When I got home, I got on the phone and hashed out some points of business, but more importantly, I solidified the start of a new friendship. If I was feeling refreshed before, this totally puffed the wind back into my sails. I laughed to myself at the name of a person I'm supposed to interview next week for a small piece of contract work: it's the same person I received a voicemail about from one of my previous contacts, telling me I should call her to talk about Grand Rapids and what I'm doing here! I called her up, and we laughed together and set up a time for next week for breakfast, an interview for the story I'll be writing, and a conversation about community and happenings.
Then it was time for the most important part of the day: shoveling. I got outside and worked up such a sweat that I ended up taking my jacket off! I shoveled and shoveled and my arms were aching and my head was in tune with just the motions of what I was doing, turning over the events of the last few days almost as a sidenote that I wasn't paying much attention to. I watched some fellow shovelers chatting with one another, and then one of the neighbors came over with his little daughter and introduced himself, and we talked for a while. After he left, I leaned on my shovel for a bit of a break and thought to myself, what a great life I'm living right now. What an absolutely great life.

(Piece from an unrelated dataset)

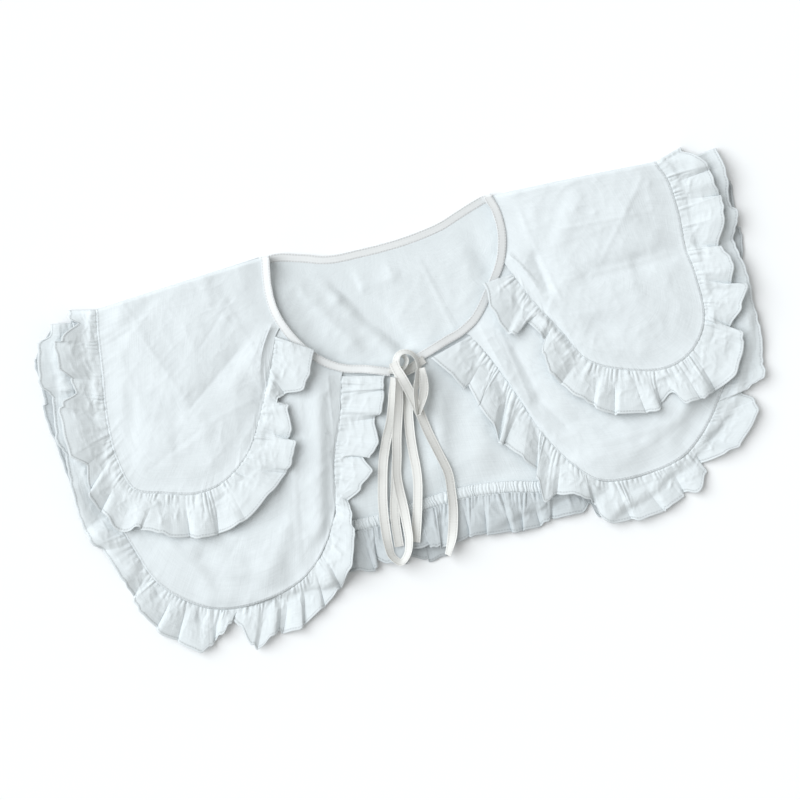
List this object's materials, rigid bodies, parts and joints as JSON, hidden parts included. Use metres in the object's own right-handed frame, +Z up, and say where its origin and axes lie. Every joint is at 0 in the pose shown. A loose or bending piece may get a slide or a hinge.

Before this stretch of gainful unemployment, I have always fit my life around my job or my schoolwork. That is over now. My job is going to have to fit my life from now on. I realized I haven't been bored once. Every day I'm busy and contemplative and meeting people and exercising almost without thinking and writing. Every day I feel nourished and even when anxious, at peace. Every day I am taken care of, and every day something good happens, and every day I feel I've been productive and have taken steps to live my life in a way that's more meaningful. Why would I ever want to work at a job I hated ever again, when life is this good?
And then I came in and made chocolate chip cookies.